Monday, March 19, 2012
First things first: The winner of the random drawing for a copy of Treasures of Carmelidrium from the guest author post by Nancy R Williams is . . Susan Kane.
For today's Monday review/and guest author post, let me introduce you to fantasy/historical author Tim Stretton. Actually, I'm going to let Tim introduce himself, and his author journey, but please read my review for The Dog Of The North at the end of the post . .
These days I think it's important for writers to be accessible to their readers. With that in mind, I maintain a blog at Acquired Taste and a website dragonchaser.net. The former is an evolving insight into whatever might interest people who read my books: what I'm writing at the moment, what I've read, film or TV which is influencing me or I think my readers might enjoy. The website is more of an archival thing - you can read excerpts from my books, but the content is deliberately fairly static.
Like many writers, perhaps most, I was a voracious reader from an early age; I can't remember a time when books weren't part of my life. When I started school, it was soon apparent that not only had that given me an unreasonably adult vocabulary, but that I could organise it on the page as well. (No gifts are given free, and this facility made me an object of suspicion and occasional hostility throughout my school career).
Even at primary school, my teachers were saying that inevitably I would produce a book one day. They were right, but only after a lengthy apprenticeship that took in an English Literature degree and a wide exposure to both 'high' and 'low' culture. As a result my literary influences come from a very broad spectrum. I discovered the science-fiction and fantasy of Jack Vance in my early teens (and he remains my most-loved and re-read author to this day), and later contracted an interest in English 19th century fiction which still persists. An enduring fascination with medieval history and an addiction to American crime fiction rounds out my A-list of influences.
I reached the point of realizing that I was nearly 30 and still had not made a serious attempt at writing fiction. That jolt spurred me to write The Zael Inheritance in 1997, a science-fiction mystery strongly influenced by Jack Vance with a dash of Jane Austen and Raymond Chandler.

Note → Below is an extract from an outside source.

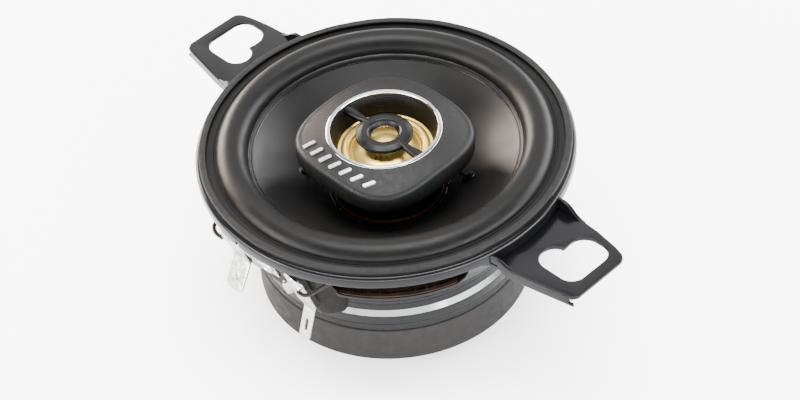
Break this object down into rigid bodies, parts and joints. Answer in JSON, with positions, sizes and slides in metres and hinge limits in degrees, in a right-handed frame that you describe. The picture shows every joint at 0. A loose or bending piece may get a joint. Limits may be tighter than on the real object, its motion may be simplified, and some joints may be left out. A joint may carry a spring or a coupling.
{
  "type": "coaxial car speaker",
  "caption": "Round coaxial car speaker with slotted mounting ears, a half-roll surround and a small dome tweeter held on a post in front of the cone.",
  "frame": {"origin": "centre of the motor's back face, on the speaker's axis", "axes": "+Z towards the listener, the way the cone faces; X through the two mounting ears; the terminals are on the -Y side"},
  "size_m": [0.132, 0.091, 0.0475],
  "materials": {
    "black_steel": "gloss",
    "grey_gasket": "matte",
    "black_rubber": "satin",
    "dark_cone": "satin",
    "brown_cloth": "matte",
    "amber_former": "satin",
    "copper_wire": "satin",
    "plated_steel": "satin",
    "dark_steel": "satin",
    "ferrite": "matte",
    "fibre_board": "matte",
    "tinned_brass": "gloss",
    "black_plastic": "fine texture",
    "bright_chrome": "polished",
    "gold_film": "metallised film",
    "neodymium": "nickel plated",
    "silver_paint": "satin",
    "yellow_film": "gloss",
    "lead_braid": "matte",
    "lead_sleeve": "matte"
  },
  "bodies": {
    "frame": {"basket": "black_steel", "gasket_ring": "grey_gasket", "surround": "black_rubber", "spider": "brown_cloth", "top_plate": "dark_steel", "magnet": "ferrite", "t_yoke": "dark_steel", "plate_rivets": "plated_steel", "terminal_board": "fibre_board", "board_rivets": "plated_steel", "positive_terminal": "tinned_brass", "negative_terminal": "tinned_brass", "terminal_eyelets": "tinned_brass", "tinsel_lead_positive": "lead_braid", "tinsel_lead_negative": "lead_braid", "tweeter_post": "plated_steel", "tweeter_screw": "plated_steel", "tweeter_base": "black_plastic", "tweeter_cup": "plated_steel", "tweeter_magnet": "neodymium", "tweeter_pole_plate": "plated_steel", "tweeter_edge": "gold_film", "diaphragm_ring": "black_plastic", "crossover_capacitor": "yellow_film", "tweeter_lead_positive": "lead_sleeve", "tweeter_lead_negative": "lead_sleeve", "tweeter_cover": "black_plastic", "phase_plug": "black_plastic", "trim_ring": "bright_chrome", "cover_ornament": "silver_paint"},
    "moving_cone": {"cone": "dark_cone", "voice_coil_former": "amber_former", "voice_coil_winding": "copper_wire"},
    "moving_dome": {"tweeter_dome": "gold_film", "tweeter_voice_coil": "copper_wire"}
  },
  "joints": [
    {"name": "cone_travel", "type": "slide", "parent": "frame", "child": "moving_cone", "axis": [0, 0, 1], "range_m": [-0.003, 0.003], "stiffness_N_per_m": 2000, "deforming": ["surround", "spider", "tinsel_lead_positive", "tinsel_lead_negative", "tweeter_lead_positive", "tweeter_lead_negative"]},
    {"name": "tweeter_dome_travel", "type": "slide", "parent": "frame", "child": "moving_dome", "axis": [0, 0, 1], "range_m": [-0.0003, 0.0003], "stiffness_N_per_m": 8000, "deforming": ["tweeter_edge"]}
  ]
}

It was never published commercially, but still found a small readership--some of whom still regard it as their favourite of my books.
Ten or so years later, with a first fantasy novel (Dragonchaser) under my belt, I felt the need for more formal guidance and applied to do a Masters degree at my local university. Sadly their view of fantasy was not very high, and I was turned down with the observation that they had nothing to teach me, and further association could only lead to frustration on both sides.
Instead I signed up for some creative writing courses at a local college, where I was lucky enough to be tutored by Greg Mosse, husband of the best-selling novelist Kate Mosse. Greg had just the sort of practical mind that I needed, and I came away with the tools I needed to give The Dog of the North its final polish before its submission--and ultimate publication--by MacmillanNew Writing.
It's hard to remember now how long the whole project took. It was published by Macmillan New Writing in mid-2008 but I suspect I'd started plotting it a good three years before. For a fantasy novel I'd reckon three months on research/basic plotting & characters, three months to write (maybe a bit longer) and another three months to revise. I'm not like Muriel Spark, who claimed never to revise her first draft, but I try to get as much as possible right first time. I'd normally look at three meaningful drafts, but the final version will be 80-90% similar to the first draft.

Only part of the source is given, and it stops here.